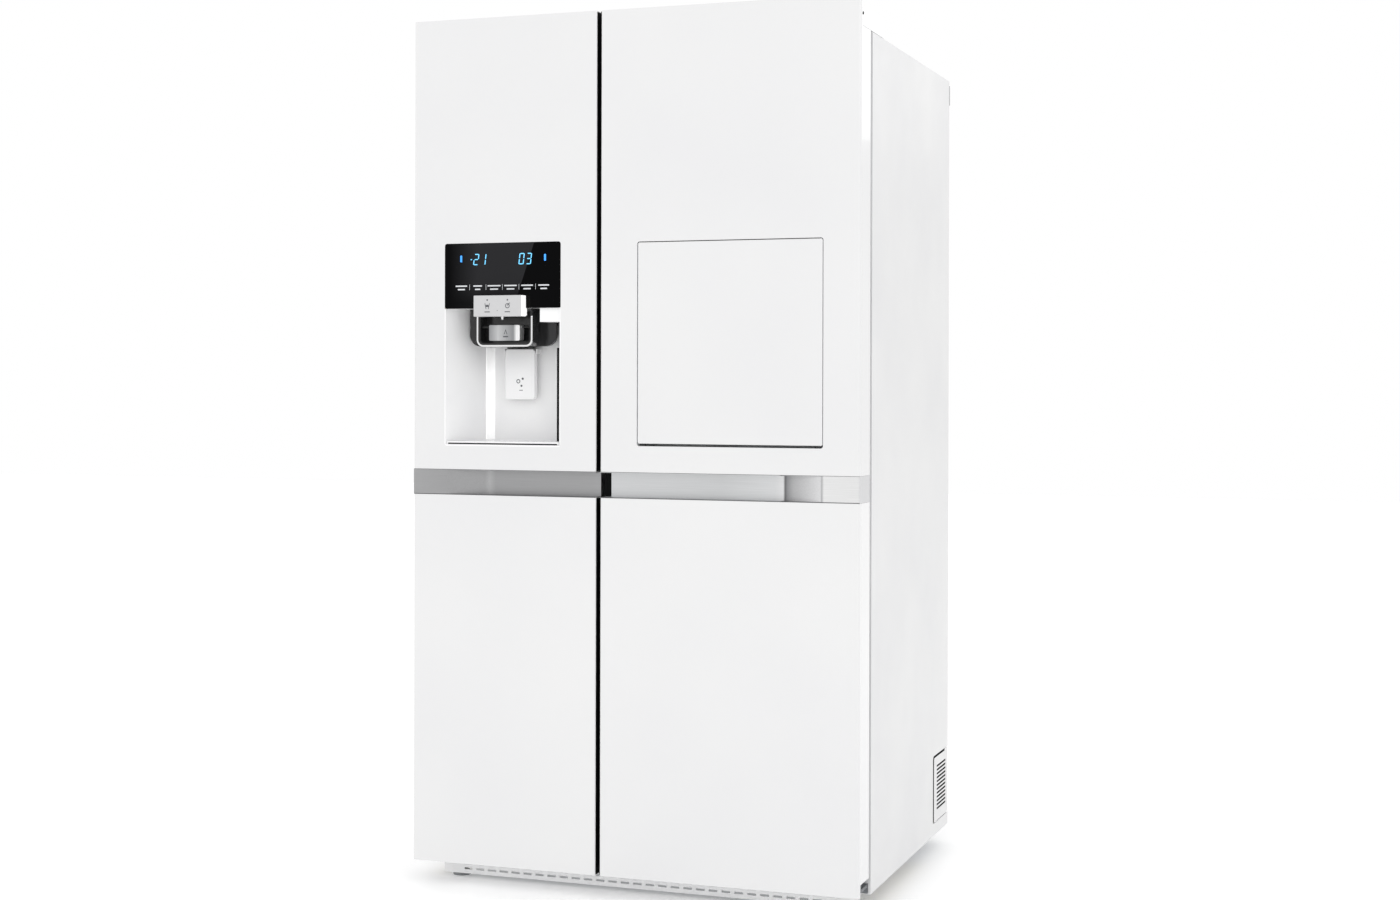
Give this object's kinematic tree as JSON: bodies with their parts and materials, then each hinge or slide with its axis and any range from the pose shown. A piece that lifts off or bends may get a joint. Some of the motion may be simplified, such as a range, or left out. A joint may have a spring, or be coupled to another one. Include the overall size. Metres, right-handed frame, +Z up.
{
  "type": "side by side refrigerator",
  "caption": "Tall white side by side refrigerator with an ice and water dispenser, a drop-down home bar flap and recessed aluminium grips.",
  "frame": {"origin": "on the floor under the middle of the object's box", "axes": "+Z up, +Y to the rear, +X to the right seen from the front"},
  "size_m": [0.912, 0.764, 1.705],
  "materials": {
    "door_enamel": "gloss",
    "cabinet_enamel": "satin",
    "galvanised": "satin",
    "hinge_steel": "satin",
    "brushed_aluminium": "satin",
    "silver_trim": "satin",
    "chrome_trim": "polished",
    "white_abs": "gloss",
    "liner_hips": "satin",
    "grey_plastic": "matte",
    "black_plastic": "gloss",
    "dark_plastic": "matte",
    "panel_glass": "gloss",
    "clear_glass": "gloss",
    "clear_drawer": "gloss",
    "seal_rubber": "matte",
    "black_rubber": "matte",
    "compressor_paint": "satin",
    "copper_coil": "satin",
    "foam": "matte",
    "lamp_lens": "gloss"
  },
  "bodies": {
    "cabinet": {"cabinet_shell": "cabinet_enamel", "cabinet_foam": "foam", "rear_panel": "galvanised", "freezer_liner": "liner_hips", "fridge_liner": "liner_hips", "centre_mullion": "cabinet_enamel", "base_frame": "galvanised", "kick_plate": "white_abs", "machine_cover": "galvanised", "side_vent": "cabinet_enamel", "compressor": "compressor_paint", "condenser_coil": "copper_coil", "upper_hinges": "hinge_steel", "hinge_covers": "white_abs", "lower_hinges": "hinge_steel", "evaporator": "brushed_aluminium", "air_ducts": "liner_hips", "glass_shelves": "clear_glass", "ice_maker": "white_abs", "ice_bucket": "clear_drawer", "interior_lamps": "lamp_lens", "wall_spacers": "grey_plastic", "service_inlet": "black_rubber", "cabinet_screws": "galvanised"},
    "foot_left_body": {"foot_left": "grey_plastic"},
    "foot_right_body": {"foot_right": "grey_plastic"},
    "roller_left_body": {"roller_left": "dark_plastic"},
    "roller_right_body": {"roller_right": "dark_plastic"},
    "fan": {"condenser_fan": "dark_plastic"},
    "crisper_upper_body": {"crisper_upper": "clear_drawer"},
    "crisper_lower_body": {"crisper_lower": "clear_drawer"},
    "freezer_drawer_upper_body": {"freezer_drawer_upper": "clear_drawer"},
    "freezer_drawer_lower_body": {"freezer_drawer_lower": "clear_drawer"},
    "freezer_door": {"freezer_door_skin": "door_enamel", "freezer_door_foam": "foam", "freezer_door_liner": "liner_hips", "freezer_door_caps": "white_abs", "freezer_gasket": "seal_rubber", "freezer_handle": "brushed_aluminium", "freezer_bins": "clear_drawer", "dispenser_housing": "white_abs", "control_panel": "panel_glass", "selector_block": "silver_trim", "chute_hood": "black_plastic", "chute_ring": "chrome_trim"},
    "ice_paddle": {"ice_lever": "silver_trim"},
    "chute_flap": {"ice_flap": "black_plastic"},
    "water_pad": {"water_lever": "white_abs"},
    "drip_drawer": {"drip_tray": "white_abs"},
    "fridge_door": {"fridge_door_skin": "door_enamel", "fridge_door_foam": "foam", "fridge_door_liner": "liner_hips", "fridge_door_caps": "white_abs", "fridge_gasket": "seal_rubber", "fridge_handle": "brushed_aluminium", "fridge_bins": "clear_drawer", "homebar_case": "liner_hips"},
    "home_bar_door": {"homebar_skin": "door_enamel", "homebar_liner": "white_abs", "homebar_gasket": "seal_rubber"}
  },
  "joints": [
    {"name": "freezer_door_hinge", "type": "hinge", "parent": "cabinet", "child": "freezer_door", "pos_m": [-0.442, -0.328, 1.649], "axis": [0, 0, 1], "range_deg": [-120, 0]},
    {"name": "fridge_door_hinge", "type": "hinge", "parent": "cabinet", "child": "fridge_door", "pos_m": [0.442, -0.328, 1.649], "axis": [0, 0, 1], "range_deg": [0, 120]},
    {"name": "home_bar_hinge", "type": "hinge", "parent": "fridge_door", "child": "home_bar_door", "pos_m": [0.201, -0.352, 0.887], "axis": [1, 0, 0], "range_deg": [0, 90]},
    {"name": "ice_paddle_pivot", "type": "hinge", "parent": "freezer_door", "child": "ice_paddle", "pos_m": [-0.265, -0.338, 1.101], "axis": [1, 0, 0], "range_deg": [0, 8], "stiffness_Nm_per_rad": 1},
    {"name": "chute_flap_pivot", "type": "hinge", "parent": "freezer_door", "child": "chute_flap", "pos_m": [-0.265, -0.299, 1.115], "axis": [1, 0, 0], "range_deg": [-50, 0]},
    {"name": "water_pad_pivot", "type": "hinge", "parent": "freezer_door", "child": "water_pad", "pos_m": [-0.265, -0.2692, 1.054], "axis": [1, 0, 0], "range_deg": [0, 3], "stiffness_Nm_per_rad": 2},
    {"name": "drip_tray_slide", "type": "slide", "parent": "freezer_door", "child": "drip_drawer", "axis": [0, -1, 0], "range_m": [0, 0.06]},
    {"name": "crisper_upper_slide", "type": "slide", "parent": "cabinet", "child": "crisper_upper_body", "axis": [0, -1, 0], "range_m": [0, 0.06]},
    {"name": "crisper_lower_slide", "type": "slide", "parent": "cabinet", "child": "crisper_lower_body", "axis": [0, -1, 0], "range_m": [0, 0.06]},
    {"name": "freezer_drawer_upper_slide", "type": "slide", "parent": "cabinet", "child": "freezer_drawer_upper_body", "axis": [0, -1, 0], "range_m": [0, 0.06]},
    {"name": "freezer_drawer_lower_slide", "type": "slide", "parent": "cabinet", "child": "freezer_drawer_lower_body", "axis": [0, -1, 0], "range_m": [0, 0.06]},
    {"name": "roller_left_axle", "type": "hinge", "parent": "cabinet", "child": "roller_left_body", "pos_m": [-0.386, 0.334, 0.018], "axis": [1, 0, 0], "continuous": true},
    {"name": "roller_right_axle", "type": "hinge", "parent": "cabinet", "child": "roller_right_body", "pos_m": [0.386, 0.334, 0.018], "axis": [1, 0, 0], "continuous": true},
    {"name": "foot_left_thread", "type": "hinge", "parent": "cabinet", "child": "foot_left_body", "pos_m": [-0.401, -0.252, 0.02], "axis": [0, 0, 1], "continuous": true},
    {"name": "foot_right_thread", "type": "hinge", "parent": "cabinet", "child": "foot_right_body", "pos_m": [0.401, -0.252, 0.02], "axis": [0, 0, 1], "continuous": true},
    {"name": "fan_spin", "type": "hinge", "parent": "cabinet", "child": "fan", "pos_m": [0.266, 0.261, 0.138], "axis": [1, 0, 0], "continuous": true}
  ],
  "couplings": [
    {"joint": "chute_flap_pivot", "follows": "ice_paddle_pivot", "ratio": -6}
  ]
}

● ● ●

Exercise instructions -
Reproduce the listing in full. Keep it exactly as written.

Exercise solution -
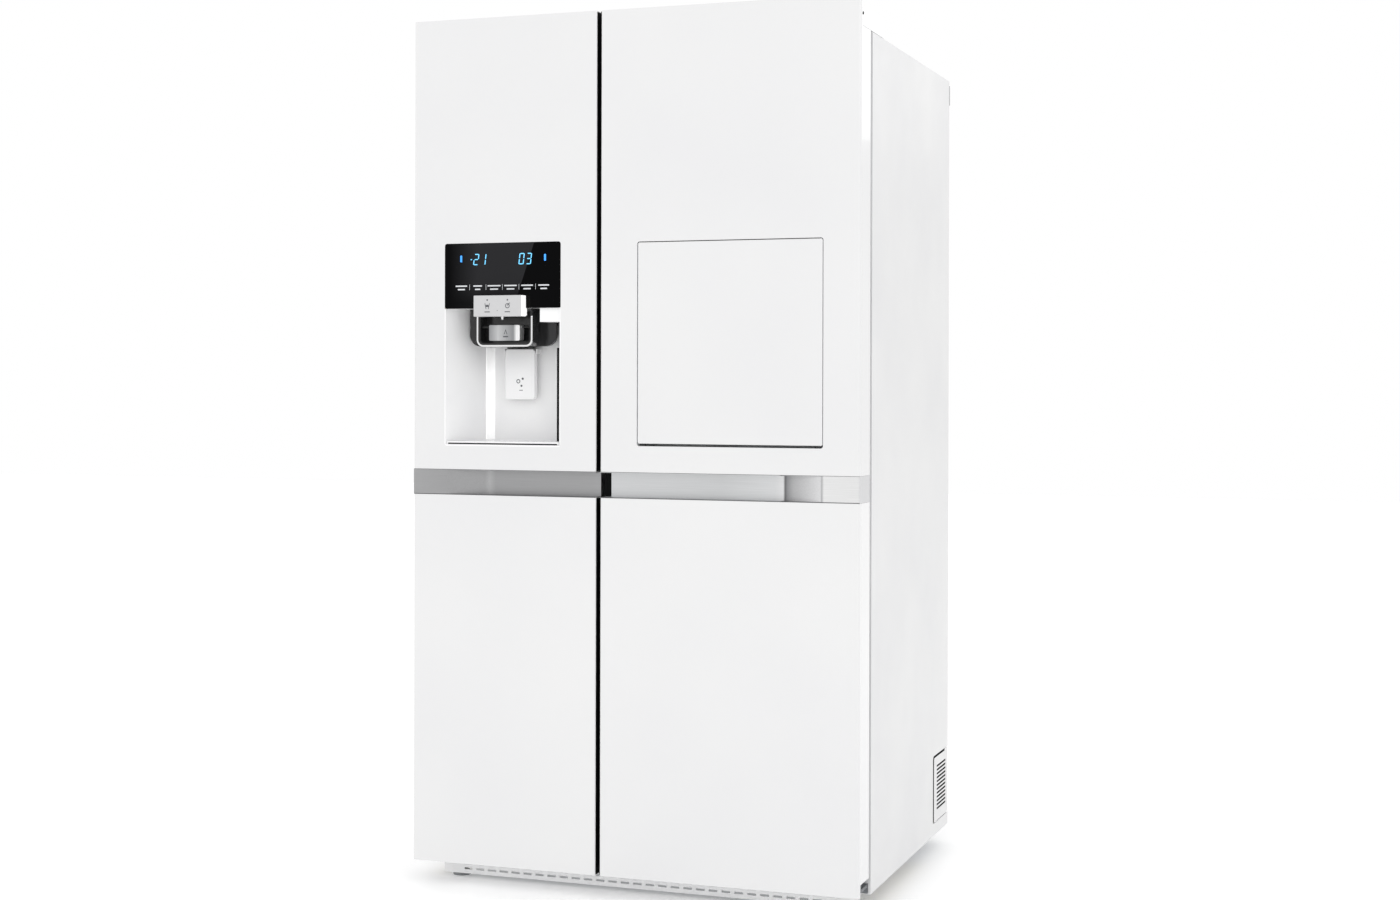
Give this object's kinematic tree as JSON: bodies with their parts and materials, then each hinge or slide with its axis and any range from the pose shown. A piece that lifts off or bends may get a joint. Some of the motion may be simplified, such as a range, or left out. A joint may have a spring, or be coupled to another one. Include the overall size. Metres, right-handed frame, +Z up.
{
  "type": "side by side refrigerator",
  "caption": "Tall white side by side refrigerator with an ice and water dispenser, a drop-down home bar flap and recessed aluminium grips.",
  "frame": {"origin": "on the floor under the middle of the object's box", "axes": "+Z up, +Y to the rear, +X to the right seen from the front"},
  "size_m": [0.912, 0.764, 1.705],
  "materials": {
    "door_enamel": "gloss",
    "cabinet_enamel": "satin",
    "galvanised": "satin",
    "hinge_steel": "satin",
    "brushed_aluminium": "satin",
    "silver_trim": "satin",
    "chrome_trim": "polished",
    "white_abs": "gloss",
    "liner_hips": "satin",
    "grey_plastic": "matte",
    "black_plastic": "gloss",
    "dark_plastic": "matte",
    "panel_glass": "gloss",
    "clear_glass": "gloss",
    "clear_drawer": "gloss",
    "seal_rubber": "matte",
    "black_rubber": "matte",
    "compressor_paint": "satin",
    "copper_coil": "satin",
    "foam": "matte",
    "lamp_lens": "gloss"
  },
  "bodies": {
    "cabinet": {"cabinet_shell": "cabinet_enamel", "cabinet_foam": "foam", "rear_panel": "galvanised", "freezer_liner": "liner_hips", "fridge_liner": "liner_hips", "centre_mullion": "cabinet_enamel", "base_frame": "galvanised", "kick_plate": "white_abs", "machine_cover": "galvanised", "side_vent": "cabinet_enamel", "compressor": "compressor_paint", "condenser_coil": "copper_coil", "upper_hinges": "hinge_steel", "hinge_covers": "white_abs", "lower_hinges": "hinge_steel", "evaporator": "brushed_aluminium", "air_ducts": "liner_hips", "glass_shelves": "clear_glass", "ice_maker": "white_abs", "ice_bucket": "clear_drawer", "interior_lamps": "lamp_lens", "wall_spacers": "grey_plastic", "service_inlet": "black_rubber", "cabinet_screws": "galvanised"},
    "foot_left_body": {"foot_left": "grey_plastic"},
    "foot_right_body": {"foot_right": "grey_plastic"},
    "roller_left_body": {"roller_left": "dark_plastic"},
    "roller_right_body": {"roller_right": "dark_plastic"},
    "fan": {"condenser_fan": "dark_plastic"},
    "crisper_upper_body": {"crisper_upper": "clear_drawer"},
    "crisper_lower_body": {"crisper_lower": "clear_drawer"},
    "freezer_drawer_upper_body": {"freezer_drawer_upper": "clear_drawer"},
    "freezer_drawer_lower_body": {"freezer_drawer_lower": "clear_drawer"},
    "freezer_door": {"freezer_door_skin": "door_enamel", "freezer_door_foam": "foam", "freezer_door_liner": "liner_hips", "freezer_door_caps": "white_abs", "freezer_gasket": "seal_rubber", "freezer_handle": "brushed_aluminium", "freezer_bins": "clear_drawer", "dispenser_housing": "white_abs", "control_panel": "panel_glass", "selector_block": "silver_trim", "chute_hood": "black_plastic", "chute_ring": "chrome_trim"},
    "ice_paddle": {"ice_lever": "silver_trim"},
    "chute_flap": {"ice_flap": "black_plastic"},
    "water_pad": {"water_lever": "white_abs"},
    "drip_drawer": {"drip_tray": "white_abs"},
    "fridge_door": {"fridge_door_skin": "door_enamel", "fridge_door_foam": "foam", "fridge_door_liner": "liner_hips", "fridge_door_caps": "white_abs", "fridge_gasket": "seal_rubber", "fridge_handle": "brushed_aluminium", "fridge_bins": "clear_drawer", "homebar_case": "liner_hips"},
    "home_bar_door": {"homebar_skin": "door_enamel", "homebar_liner": "white_abs", "homebar_gasket": "seal_rubber"}
  },
  "joints": [
    {"name": "freezer_door_hinge", "type": "hinge", "parent": "cabinet", "child": "freezer_door", "pos_m": [-0.442, -0.328, 1.649], "axis": [0, 0, 1], "range_deg": [-120, 0]},
    {"name": "fridge_door_hinge", "type": "hinge", "parent": "cabinet", "child": "fridge_door", "pos_m": [0.442, -0.328, 1.649], "axis": [0, 0, 1], "range_deg": [0, 120]},
    {"name": "home_bar_hinge", "type": "hinge", "parent": "fridge_door", "child": "home_bar_door", "pos_m": [0.201, -0.352, 0.887], "axis": [1, 0, 0], "range_deg": [0, 90]},
    {"name": "ice_paddle_pivot", "type": "hinge", "parent": "freezer_door", "child": "ice_paddle", "pos_m": [-0.265, -0.338, 1.101], "axis": [1, 0, 0], "range_deg": [0, 8], "stiffness_Nm_per_rad": 1},
    {"name": "chute_flap_pivot", "type": "hinge", "parent": "freezer_door", "child": "chute_flap", "pos_m": [-0.265, -0.299, 1.115], "axis": [1, 0, 0], "range_deg": [-50, 0]},
    {"name": "water_pad_pivot", "type": "hinge", "parent": "freezer_door", "child": "water_pad", "pos_m": [-0.265, -0.2692, 1.054], "axis": [1, 0, 0], "range_deg": [0, 3], "stiffness_Nm_per_rad": 2},
    {"name": "drip_tray_slide", "type": "slide", "parent": "freezer_door", "child": "drip_drawer", "axis": [0, -1, 0], "range_m": [0, 0.06]},
    {"name": "crisper_upper_slide", "type": "slide", "parent": "cabinet", "child": "crisper_upper_body", "axis": [0, -1, 0], "range_m": [0, 0.06]},
    {"name": "crisper_lower_slide", "type": "slide", "parent": "cabinet", "child": "crisper_lower_body", "axis": [0, -1, 0], "range_m": [0, 0.06]},
    {"name": "freezer_drawer_upper_slide", "type": "slide", "parent": "cabinet", "child": "freezer_drawer_upper_body", "axis": [0, -1, 0], "range_m": [0, 0.06]},
    {"name": "freezer_drawer_lower_slide", "type": "slide", "parent": "cabinet", "child": "freezer_drawer_lower_body", "axis": [0, -1, 0], "range_m": [0, 0.06]},
    {"name": "roller_left_axle", "type": "hinge", "parent": "cabinet", "child": "roller_left_body", "pos_m": [-0.386, 0.334, 0.018], "axis": [1, 0, 0], "continuous": true},
    {"name": "roller_right_axle", "type": "hinge", "parent": "cabinet", "child": "roller_right_body", "pos_m": [0.386, 0.334, 0.018], "axis": [1, 0, 0], "continuous": true},
    {"name": "foot_left_thread", "type": "hinge", "parent": "cabinet", "child": "foot_left_body", "pos_m": [-0.401, -0.252, 0.02], "axis": [0, 0, 1], "continuous": true},
    {"name": "foot_right_thread", "type": "hinge", "parent": "cabinet", "child": "foot_right_body", "pos_m": [0.401, -0.252, 0.02], "axis": [0, 0, 1], "continuous": true},
    {"name": "fan_spin", "type": "hinge", "parent": "cabinet", "child": "fan", "pos_m": [0.266, 0.261, 0.138], "axis": [1, 0, 0], "continuous": true}
  ],
  "couplings": [
    {"joint": "chute_flap_pivot", "follows": "ice_paddle_pivot", "ratio": -6}
  ]
}